Stört es Sie nicht, dass Sie nie ein Liebling waren?
Nein! Wenn dich deine Konkurrenten gerne haben, dann muss etwas faul sein.

Für Ärger sorgten Sie auch mit Ihren drei Streifen auf dem Bob. Sie waren damals mit Adidas liiert.
Das war in St. Moritz. Man sagte mir, die drei Streifen seien Werbung und müssten deshalb weggemacht werden. Ich sagte: Nein, ich sei dreimal in Serie Weltmeister gewesen. Deswegen diese drei Streifen. Als Strafe kriegte ich 6000 Franken aufgebrummt.

Haben Sie die bezahlt?
Ja, wenige Tage später aber lag ein Couvert in meinem Briefkasten. Mit 6000 Franken drin. Der, der mir das bezahlt hat, habe ich übrigens witzigerweise genau heute in Zürich getroffen.

Ihre Hauptkonkurrenten stammten aus der BRD und der DDR. War Spionage damals ein Thema?
Das kann man so sagen. Einmal rief mich ein Garagist aus der Nähe der Bobbahn in Königssee an. Dort hatten wir immer den Schlitten vorbereitet. Er meinte, die Deutschen testen etwas. Es sei abends immer dunkel und dann brenne für zehn kurz Minuten das Licht.

Was machten Sie?
Ich fuhr mit meinem Bruder nach Königssee. Alles war abgesperrt. Also liefen wir durch den tiefen Schnee im Wald, überquerten Bachbeete und pirschten uns an die Bahn ran. Auf einmal kam einer in unsere Richtung zugelaufen, weil er pinkeln musste. Also taten wir so, als ob wir uns auch erleichtern mussten. Dann ging auf einmal das Licht an und wir sahen den so genannten Opelbob, der getestet wurde.

Wurden Sie entdeckt?
Ja, als der Pilot Toni Mangold im Ziel ankam, sagte er seinen Betreuern: «Der Schärer ist an der Bahn.» Wenig später fuhr die Polizei mit Blaulicht vor und zehn Polizisten suchten im Wald nach uns. Ich rief: «Hier bin ich.» Wir wurden dann abgeführt und in einer Beiz abgeladen. Dort blieben die Polizisten solange sitzen, bis der Geheimtest vorbei war. Doch ich hatte mein Ziel erreicht und wusste schon damals, dass das mit dem Opelbob nichts wird.

Im Bobsport geht es oft um Neid und Missgunst.

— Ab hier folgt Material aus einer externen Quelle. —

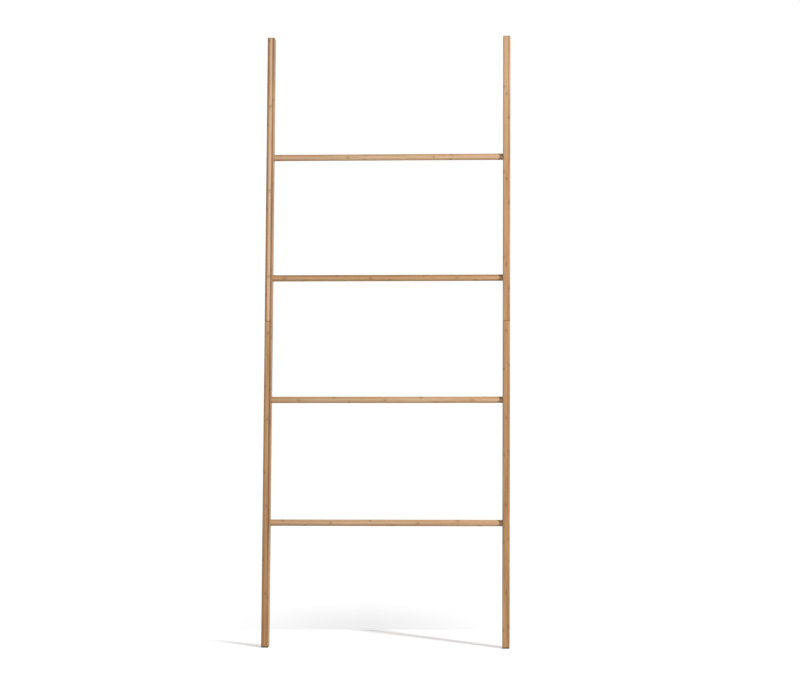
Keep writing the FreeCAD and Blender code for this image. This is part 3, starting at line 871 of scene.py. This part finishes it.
# For each bamboo piece, the tones of its three layers at one end and at the other, and the number that its
# strips are drawn from. A rail's layers run from left to right, and from its lower end to its upper. On some
# rails these tones also hold painted light, as noted below.
CANES = {
    # The upper left rail's pale middle layer between two deep ones is partly its own strips and partly a
    # painted highlight down its front, with painted shade on both edges.
    "left_rail_upper": ((0.8, 0.05, 0.9), (0.75, 0.0, 0.85), 3),
    "left_rail_lower": ((0.75, 0.55, 0.7), (0.6, 0.45, 0.95), 5),
    # The right rail's deeper right-hand layer is partly its own strip and partly painted shade that holds
    # down the key lamp's light on that edge.
    "right_rail_upper": ((0.5, 0.55, 0.75), (0.35, 0.25, 0.65), 8),
    "right_rail_lower": ((0.6, 0.55, 0.7), (0.6, 0.55, 0.6), 12),
    "rung_1": ((0.4, 0.25, 0.35), (0.3, 0.25, 0.3), 21),
    "rung_2": ((0.4, 0.25, 0.3), (0.3, 0.2, 0.3), 22),
    "rung_3": ((0.7, 0.45, 0.6), (0.6, 0.4, 0.55), 23),
    "rung_4": ((0.35, 0.1, 0.25), (0.25, 0.05, 0.25), 24),
}
RAIL_TURN = (-LEAN, 0, 0)
RUNG_TURN = (0, QUARTER_TURN, 0)
TO_WALL = (-QUARTER_TURN, 0, 0)


def seat(piece, slot, *nodes):
    """The piece stands for those CAD nodes and rides with the ladder."""
    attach(piece, BODY)
    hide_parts(*nodes)


def dress(nodes, material):
    """Gives CAD nodes a finish."""
    for node in nodes:
        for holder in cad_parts[node].material_slots:
            holder.material = material


def at_rung_ends(kind):
    """The CAD nodes of that kind, one at each end of each rung."""
    return [f"{rung}_{kind}_{side}" for rung in RUNG_NAMES for side in SIDES]


def hole_radius(fastenings):
    """The plain hole round a screw's shank."""
    return fastenings.shank_radius + fastenings.shank_room


def rail_sizes(side, part, wood, fastenings):
    """What the tree of a rail length needs to know."""
    outward = SIDES[side]
    sizes = {
        "width": RAIL_WIDTH,
        "depth": RAIL_DEPTH,
        "corner": wood.edge_radius,
        "spacing": wood.ring_spacing,
        "outward": outward,
        "seat_pitch": RUNG_PITCH,
        "face_radius": SCREW_HEAD_RADIUS + fastenings.rim + fastenings.head_room,
        "hole_radius": hole_radius(fastenings),
        "socket_radius": RUNG_RADIUS + fastenings.socket_room,
        "socket_depth": SOCKET_DEPTH,
        "mouth_ease": wood.mouth_ease,
        "joint": JOINT,
        "lean": LEAN,
        "lowest": FLOOR_OF_WOOD,
        "rearmost": WALL_SIDE_OF_WOOD,
        "place": Vector((outward * RAIL_X, RAIL_ORIGIN.y, RAIL_ORIGIN.z)),
    }
    if part == "lower":
        stud_bore = STUD_RADIUS + fastenings.insert_room
        sizes.update(
            start=0,
            finish=JOINT,
            start_round=0,
            end_round=wood.joint_round,
            first_seat=FIRST_RUNG,
            upward=-1,
            mouth_radius=stud_bore,
            mouth_depth=fastenings.stud_in_lower / 2,
            bore_radius=stud_bore,
            bore_depth=fastenings.stud_in_lower + fastenings.relief,
        )
    else:
        top_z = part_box(f"{side}_rail_upper")[1].z
        front_edge = (RAIL_DEPTH / 2 - wood.top_chamfer) * math.sin(LEAN)
        sizes.update(
            start=JOINT,
            finish=(top_z - front_edge - RAIL_ORIGIN.z) / math.cos(LEAN),
            start_round=wood.joint_round,
            end_round=wood.top_round,
            first_seat=FIRST_RUNG + 2 * RUNG_PITCH,
            upward=1,
            mouth_radius=RAIL_INSERT_RADIUS + fastenings.insert_room,
            mouth_depth=fastenings.recess + fastenings.rail_insert_length,
            bore_radius=STUD_RADIUS + fastenings.shank_room,
            bore_depth=fastenings.stud_in_upper + fastenings.relief,
        )
    return sizes


class LADDER_OT_rails(bpy.types.Operator):
    """Builds the two lengths of each rail, in laminated bamboo"""

    bl_idname = "ladder.rails"
    bl_label = "Rails"

    def execute(self, context):
        wood = context.scene.ladder_wood
        fastenings = context.scene.ladder_fastenings
        tree = rail_tree()
        for side in SIDES:
            for part in ("lower", "upper"):
                node = f"{side}_rail_{part}"
                sizes = rail_sizes(side, part, wood, fastenings)
                at_start, at_finish, seed = CANES[node]
                tones = ((sizes["start"], at_start), (sizes["finish"], at_finish))
                finish = bamboo(f"{node}_bamboo", wood, tones, seed, sizes["place"], RAIL_TURN)
                piece = grow(f"{node}_wood", tree, {**sizes, "material": finish})
                seat(piece, f"{part}_rail_bamboo", node)
        return {"FINISHED"}


class LADDER_OT_rungs(bpy.types.Operator):
    """Turns the four rungs"""

    bl_idname = "ladder.rungs"
    bl_label = "Rungs"

    def execute(self, context):
        wood = context.scene.ladder_wood
        fastenings = context.scene.ladder_fastenings
        tree = rung_tree()
        sizes = {
            "length": RUNG_LENGTH,
            "radius": RUNG_RADIUS,
            "round": wood.rung_round,
            "seat_radius": RUNG_INSERT_RADIUS + fastenings.insert_room,
            "seat_depth": fastenings.recess + RUNG_INSERT_LENGTH,
            "bore_radius": hole_radius(fastenings),
            "bore_depth": SCREW_LENGTH - RAIL_WIDTH + SOCKET_DEPTH + fastenings.relief,
            "lean": LEAN,
        }
        for node in RUNG_NAMES:
            place = middle(node)
            at_left, at_right, seed = CANES[node]
            tones = ((-RUNG_LENGTH / 2, at_left), (RUNG_LENGTH / 2, at_right))
            finish = bamboo(f"{node}_bamboo", wood, tones, seed, place, RUNG_TURN)
            piece = grow(f"{node}_wood", tree, {**sizes, "place": place, "material": finish})
            seat(piece, "rung_bamboo", node)
        return {"FINISHED"}


class LADDER_OT_fastenings(bpy.types.Operator):
    """Makes the screws, and finishes the studs and inserts inside"""

    bl_idname = "ladder.fastenings"
    bl_label = "Fastenings"

    def execute(self, context):
        fastenings = context.scene.ladder_fastenings
        zinc = plated_steel(fastenings)
        sizes = {
            "length": SCREW_LENGTH,
            "head_radius": SCREW_HEAD_RADIUS,
            "shank_radius": fastenings.shank_radius,
            "rim": fastenings.rim,
            "key": fastenings.key,
            "key_depth": fastenings.key_depth,
            "point": fastenings.point,
            "outside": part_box("right_rail_lower")[1].x,
            "count": len(RUNG_NAMES),
            "first": Vector((0, LOWEST_RUNG.y, LOWEST_RUNG.z)),
            "step": UP_RAIL * RUNG_PITCH,
            "material": zinc,
        }
        screws = grow("rung_screws", screw_tree(), sizes)
        seat(screws, "steel", *at_rung_ends("screw"))
        dress([f"{side}_rail_stud" for side in SIDES], zinc)
        rail_inserts = [f"{side}_rail_insert" for side in SIDES]
        dress(at_rung_ends("insert") + rail_inserts, turned_brass(fastenings))
        return {"FINISHED"}


class LADDER_OT_pads(bpy.types.Operator):
    """Makes the rubber feet and the felt pads behind the tops"""

    bl_idname = "ladder.pads"
    bl_label = "Pads"

    def execute(self, context):
        wood = context.scene.ladder_wood
        pads = context.scene.ladder_pads
        tree = pad_tree()
        foot_finish = {
            "corner": wood.edge_radius - pads.foot_inset,
            "round": pads.foot_round,
            "spacing": pads.foot_round,
            "nap": 0,
            "turn": (0, 0, 0),
            "material": matt_rubber(pads),
        }
        felt_finish = {
            "corner": pads.felt_corner,
            "round": pads.felt_round,
            "spacing": pads.felt_round / 2,
            "nap": pads.felt_nap,
            "turn": TO_WALL,
            "material": pressed_felt(pads),
        }
        for side in SIDES:
            foot = f"{side}_foot_pad"
            width, depth, thickness = extent(foot)
            place = middle(foot)
            place.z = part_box(foot)[0].z
            sizes = {"width": width, "depth": depth, "thickness": thickness, "place": place}
            seat(grow(f"{side}_rubber_foot", tree, sizes | foot_finish), "foot_rubber", foot)

            wall = f"{side}_wall_pad"
            width, thickness, depth = extent(wall)
            place = middle(wall)
            place.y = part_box(wall)[0].y
            sizes = {"width": width, "depth": depth, "thickness": thickness, "place": place}
            seat(grow(f"{side}_felt_pad", tree, sizes | felt_finish), "wall_felt", wall)
        return {"FINISHED"}


# ---- Stage ----

CAMERA_PLACE = Vector((0.491, -7.175, 1.142))
CAMERA_YAW = math.radians(-3.663)
CAMERA_PITCH = math.radians(3.336)
CAMERA_ROLL = math.radians(-0.314)
SENSOR_WIDTH = 36
CLIP_END = 100
FLOOR_HALF = 9
WALL_HEIGHT = 6


def direction(azimuth, elevation):
    """Towards a point that far round to the right of the ladder's front, and that far up, in degrees."""
    round_to_right, up = math.radians(azimuth), math.radians(elevation)
    out = math.cos(up)
    return Vector((math.sin(round_to_right) * out, -math.cos(round_to_right) * out, math.sin(up)))


def add_lamp(name, azimuth, elevation, distance, size, power):
    """A square lamp that faces the middle of the ladder."""
    data = bpy.data.lights.new(name, "AREA")
    data.shape = "SQUARE"
    data.size = size
    data.energy = power
    lamp = add_object(name, data)
    towards = direction(azimuth, elevation)
    lamp.location = (CAD_BOX[0] + CAD_BOX[1]) / 2 + towards * distance
    lamp.rotation_mode = "QUATERNION"
    lamp.rotation_quaternion = towards.to_track_quat("Z", "Y")


def add_camera(focal_length):
    """The camera, where the photographed ladder puts it."""
    data = bpy.data.cameras.new("camera")
    data.sensor_width = SENSOR_WIDTH
    data.lens = focal_length
    data.clip_end = CLIP_END
    camera = add_object("camera", data)
    out = math.cos(CAMERA_PITCH)
    forward = Vector((math.sin(CAMERA_YAW) * out, math.cos(CAMERA_YAW) * out, -math.sin(CAMERA_PITCH)))
    level = Vector((math.cos(CAMERA_YAW), -math.sin(CAMERA_YAW), 0))
    upright = level.cross(forward)
    right = math.cos(CAMERA_ROLL) * level + math.sin(CAMERA_ROLL) * upright
    up = math.cos(CAMERA_ROLL) * upright - math.sin(CAMERA_ROLL) * level
    axes = Matrix((right, up, -forward)).transposed()
    camera.matrix_world = Matrix.Translation(CAMERA_PLACE) @ axes.to_4x4()
    bpy.context.scene.camera = camera


def add_plane(name, corners, material):
    """A flat part of the stage, which faces the side from which its corners run anticlockwise."""
    mesh = bpy.data.meshes.new(name)
    mesh.from_pydata(corners, [], [range(len(corners))])
    mesh.materials.append(material)
    plane = add_object(name, mesh)


class LADDER_OT_stage(bpy.types.Operator):
    """Sets up the floor, wall, lamps and camera"""

    bl_idname = "ladder.stage"
    bl_label = "Stage"

    def execute(self, context):
        stage = context.scene.ladder_stage
        context.scene.view_settings.view_transform = "Standard"
        context.scene.world = pale_world(stage.ambient)
        add_camera(stage.focal_length)
        add_lamp("key", azimuth=57, elevation=20, distance=8.0, size=0.7, power=stage.key_power)
        add_lamp("fill", azimuth=-8, elevation=22, distance=6.0, size=1.6, power=stage.fill_power)

        looks = (stage.room, stage.floor_catch, stage.floor_glow, stage.floor_dip)
        floor = pale_surface("pale_floor", *looks, FLOOR_PATCH)
        flat = [(x, y, 0) for x, y in ((-1, -1), (1, -1), (1, 1), (-1, 1))]
        add_plane("floor", [tuple(FLOOR_HALF * place for place in corner) for corner in flat], floor)
        looks = (stage.room, stage.wall_catch, stage.wall_glow, stage.wall_painted_shadow)
        # The wall's patch is painted shade, a soft grey shadow low down behind the ladder.
        wall = pale_surface("pale_wall", *looks, WALL_PAINTED_SHADOW, one_way=True)
        foot_to_top = ((-1, 0), (1, 0), (1, WALL_HEIGHT), (-1, WALL_HEIGHT))
        add_plane("wall", [(x * FLOOR_HALF, WALL_Y, z) for x, z in foot_to_top], wall)
        return {"FINISHED"}


# ---- The add-on ----

SETTINGS = {
    "ladder_wood": LadderWood,
    "ladder_fastenings": LadderFastenings,
    "ladder_pads": LadderPads,
    "ladder_stage": LadderStage,
}
MAKERS = (LADDER_OT_stage, LADDER_OT_rails, LADDER_OT_rungs, LADDER_OT_fastenings, LADDER_OT_pads)


class VIEW3D_PT_ladder(bpy.types.Panel):
    """The ladder's sizes and colours, and a button for each group of pieces"""

    bl_idname = "VIEW3D_PT_ladder"
    bl_label = "Blanket Ladder"
    bl_space_type = "VIEW_3D"
    bl_region_type = "UI"
    bl_category = "Ladder"

    def draw(self, context):
        for name in SETTINGS:
            settings = getattr(context.scene, name)
            box = self.layout.box()
            for field in settings.bl_rna.properties:
                if field.identifier not in ("name", "rna_type"):
                    box.prop(settings, field.identifier)
        for maker in MAKERS:
            self.layout.operator(maker.bl_idname)


def register():
    """Registers the classes, and hangs the settings on the scene."""
    for settings in SETTINGS.values():
        bpy.utils.register_class(settings)
    for name, settings in SETTINGS.items():
        setattr(bpy.types.Scene, name, PointerProperty(type=settings))
    for item in (*MAKERS, VIEW3D_PT_ladder):
        bpy.utils.register_class(item)


def unregister():
    """Takes away what register added."""
    for item in (VIEW3D_PT_ladder, *reversed(MAKERS)):
        bpy.utils.unregister_class(item)
    for name, settings in SETTINGS.items():
        delattr(bpy.types.Scene, name)
        bpy.utils.unregister_class(settings)


def main():
    """Registers the add-on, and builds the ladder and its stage."""
    register()
    bpy.ops.ladder.stage()
    bpy.ops.ladder.rails()
    bpy.ops.ladder.rungs()
    bpy.ops.ladder.fastenings()
    bpy.ops.ladder.pads()


if __name__ == "__main__":
    main()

Warum ist das so?
Ich habe mal gesagt: Wer im Bobsport mit jemandem redet, der sollte immer eine dritte Person als Zeugen dabei haben. Da ist schon was Wahres dran.

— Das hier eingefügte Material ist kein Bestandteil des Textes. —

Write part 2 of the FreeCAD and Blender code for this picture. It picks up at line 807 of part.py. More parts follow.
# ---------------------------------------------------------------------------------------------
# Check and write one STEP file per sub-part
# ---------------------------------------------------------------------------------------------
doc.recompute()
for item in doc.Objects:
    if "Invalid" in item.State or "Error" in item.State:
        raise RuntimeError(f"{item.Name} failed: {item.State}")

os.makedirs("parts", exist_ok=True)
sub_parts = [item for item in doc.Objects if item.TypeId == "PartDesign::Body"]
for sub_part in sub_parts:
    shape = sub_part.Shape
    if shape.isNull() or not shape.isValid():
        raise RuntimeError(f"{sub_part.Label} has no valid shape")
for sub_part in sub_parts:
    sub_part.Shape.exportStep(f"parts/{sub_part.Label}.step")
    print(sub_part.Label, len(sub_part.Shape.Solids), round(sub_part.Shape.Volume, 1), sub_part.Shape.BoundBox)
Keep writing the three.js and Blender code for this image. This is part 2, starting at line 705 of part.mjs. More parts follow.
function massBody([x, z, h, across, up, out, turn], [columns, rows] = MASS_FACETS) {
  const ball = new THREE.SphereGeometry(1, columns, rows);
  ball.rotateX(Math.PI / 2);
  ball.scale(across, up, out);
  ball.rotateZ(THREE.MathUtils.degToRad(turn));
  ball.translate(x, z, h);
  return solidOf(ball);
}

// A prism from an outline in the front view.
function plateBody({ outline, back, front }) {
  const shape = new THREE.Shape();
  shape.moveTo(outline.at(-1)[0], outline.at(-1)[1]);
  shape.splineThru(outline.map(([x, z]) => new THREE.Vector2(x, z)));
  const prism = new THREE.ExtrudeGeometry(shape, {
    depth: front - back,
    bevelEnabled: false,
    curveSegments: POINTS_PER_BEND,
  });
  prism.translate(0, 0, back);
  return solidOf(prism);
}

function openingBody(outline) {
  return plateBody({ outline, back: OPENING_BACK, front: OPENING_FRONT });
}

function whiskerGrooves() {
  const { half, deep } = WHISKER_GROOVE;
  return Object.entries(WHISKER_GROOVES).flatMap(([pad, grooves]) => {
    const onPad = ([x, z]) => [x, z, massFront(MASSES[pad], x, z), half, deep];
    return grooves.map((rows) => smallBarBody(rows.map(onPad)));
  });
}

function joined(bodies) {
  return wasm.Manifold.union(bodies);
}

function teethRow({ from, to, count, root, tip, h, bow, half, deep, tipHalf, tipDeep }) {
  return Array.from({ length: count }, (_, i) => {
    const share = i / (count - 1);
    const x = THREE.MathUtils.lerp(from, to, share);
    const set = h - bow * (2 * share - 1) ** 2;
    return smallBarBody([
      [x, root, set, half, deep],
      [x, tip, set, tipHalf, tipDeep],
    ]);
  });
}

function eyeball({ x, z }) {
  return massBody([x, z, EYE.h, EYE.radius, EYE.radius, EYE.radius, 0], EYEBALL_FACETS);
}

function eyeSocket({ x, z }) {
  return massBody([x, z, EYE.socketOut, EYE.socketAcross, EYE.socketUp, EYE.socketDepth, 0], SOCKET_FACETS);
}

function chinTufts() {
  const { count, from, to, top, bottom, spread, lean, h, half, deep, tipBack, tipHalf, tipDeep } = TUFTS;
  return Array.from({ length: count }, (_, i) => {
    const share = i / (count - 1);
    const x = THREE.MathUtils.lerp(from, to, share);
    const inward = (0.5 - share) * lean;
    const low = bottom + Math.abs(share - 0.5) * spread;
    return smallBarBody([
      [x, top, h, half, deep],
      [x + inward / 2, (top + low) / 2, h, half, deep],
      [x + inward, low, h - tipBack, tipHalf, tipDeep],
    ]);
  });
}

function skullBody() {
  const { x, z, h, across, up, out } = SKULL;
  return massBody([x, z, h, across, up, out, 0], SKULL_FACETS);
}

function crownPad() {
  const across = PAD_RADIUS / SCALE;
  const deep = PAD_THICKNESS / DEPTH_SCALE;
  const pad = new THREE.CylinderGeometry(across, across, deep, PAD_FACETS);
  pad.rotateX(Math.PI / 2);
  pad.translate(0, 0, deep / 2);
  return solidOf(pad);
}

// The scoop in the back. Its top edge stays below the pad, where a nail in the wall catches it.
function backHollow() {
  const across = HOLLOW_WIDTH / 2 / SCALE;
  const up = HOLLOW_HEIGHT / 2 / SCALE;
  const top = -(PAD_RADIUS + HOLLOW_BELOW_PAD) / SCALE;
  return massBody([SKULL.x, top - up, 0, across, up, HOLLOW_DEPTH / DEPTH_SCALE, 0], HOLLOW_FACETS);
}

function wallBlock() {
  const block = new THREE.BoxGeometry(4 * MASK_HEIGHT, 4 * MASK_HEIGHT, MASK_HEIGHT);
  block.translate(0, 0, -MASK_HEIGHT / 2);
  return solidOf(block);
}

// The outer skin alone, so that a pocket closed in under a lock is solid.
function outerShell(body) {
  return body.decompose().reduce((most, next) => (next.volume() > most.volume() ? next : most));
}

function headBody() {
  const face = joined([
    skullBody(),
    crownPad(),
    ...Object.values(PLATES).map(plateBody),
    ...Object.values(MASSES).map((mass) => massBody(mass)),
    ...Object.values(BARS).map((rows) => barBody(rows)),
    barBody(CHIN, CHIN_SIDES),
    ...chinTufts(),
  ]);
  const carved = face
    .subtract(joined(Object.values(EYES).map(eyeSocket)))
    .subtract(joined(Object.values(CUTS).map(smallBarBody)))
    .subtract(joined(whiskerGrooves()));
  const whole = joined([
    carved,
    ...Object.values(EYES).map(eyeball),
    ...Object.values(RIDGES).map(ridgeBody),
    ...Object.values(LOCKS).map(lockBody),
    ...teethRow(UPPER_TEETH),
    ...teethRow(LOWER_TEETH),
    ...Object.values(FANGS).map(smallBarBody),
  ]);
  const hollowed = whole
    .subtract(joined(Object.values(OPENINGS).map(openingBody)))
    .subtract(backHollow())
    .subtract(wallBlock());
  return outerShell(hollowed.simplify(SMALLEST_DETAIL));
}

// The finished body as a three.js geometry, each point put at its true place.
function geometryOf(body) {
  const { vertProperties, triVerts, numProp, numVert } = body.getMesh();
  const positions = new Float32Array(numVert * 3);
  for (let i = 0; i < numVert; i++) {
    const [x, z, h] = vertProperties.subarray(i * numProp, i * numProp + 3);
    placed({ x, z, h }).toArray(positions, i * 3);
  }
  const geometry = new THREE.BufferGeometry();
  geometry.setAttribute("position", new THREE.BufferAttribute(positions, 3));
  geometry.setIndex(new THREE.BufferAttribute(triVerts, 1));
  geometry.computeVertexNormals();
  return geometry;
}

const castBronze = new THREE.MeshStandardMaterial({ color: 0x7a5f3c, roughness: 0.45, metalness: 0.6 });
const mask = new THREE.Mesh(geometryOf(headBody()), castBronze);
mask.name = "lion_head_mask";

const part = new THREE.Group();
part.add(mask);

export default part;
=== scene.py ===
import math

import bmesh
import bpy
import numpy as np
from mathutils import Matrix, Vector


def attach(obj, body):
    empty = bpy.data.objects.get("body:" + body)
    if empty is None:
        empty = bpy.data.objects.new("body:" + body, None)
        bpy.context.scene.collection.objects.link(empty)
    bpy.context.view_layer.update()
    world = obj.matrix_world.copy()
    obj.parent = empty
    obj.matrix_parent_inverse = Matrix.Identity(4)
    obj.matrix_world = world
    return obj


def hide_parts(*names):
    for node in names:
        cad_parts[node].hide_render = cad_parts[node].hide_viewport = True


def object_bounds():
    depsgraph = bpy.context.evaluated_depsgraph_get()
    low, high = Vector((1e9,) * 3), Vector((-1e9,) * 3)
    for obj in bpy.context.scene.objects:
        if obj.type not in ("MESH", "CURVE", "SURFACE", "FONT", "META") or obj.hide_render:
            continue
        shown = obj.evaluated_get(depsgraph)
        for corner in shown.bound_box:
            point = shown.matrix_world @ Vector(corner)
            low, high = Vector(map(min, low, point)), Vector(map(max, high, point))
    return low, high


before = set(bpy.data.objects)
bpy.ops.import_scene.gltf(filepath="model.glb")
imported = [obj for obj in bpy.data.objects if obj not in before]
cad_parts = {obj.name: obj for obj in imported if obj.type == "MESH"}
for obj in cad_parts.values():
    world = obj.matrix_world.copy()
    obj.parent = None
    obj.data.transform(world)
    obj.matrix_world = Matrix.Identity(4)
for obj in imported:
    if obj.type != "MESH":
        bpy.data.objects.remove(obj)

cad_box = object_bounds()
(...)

Wo steht die Bob-Schweiz im Jahr 2020?
Wir haben mit Michael Vogt und Simon Friedli vom Bobclub Zürichsee Super-Fahrer mit Super-Material. Leider fehlt es uns aktuell noch an richtig schnellen Anschiebern.

Letzte Frage: Stimmt die Geschichte eigentlich, dass Sie früher bei Polizeikontrollen regelmässig schlüpfen konnten, weil Sie so bekannt waren?
Das kam tatsächlich mal vor. Auf dem Hirzel wurde ich einst angehalten, weil ich nicht angegurtet war. Der Polizist meinte nur: «Gälled Sie Herr Schärer, im Bob ist man halt auch nicht angegurtet.» Er liess mich dann weiterfahren. So etwas würde heute kaum mehr gehen.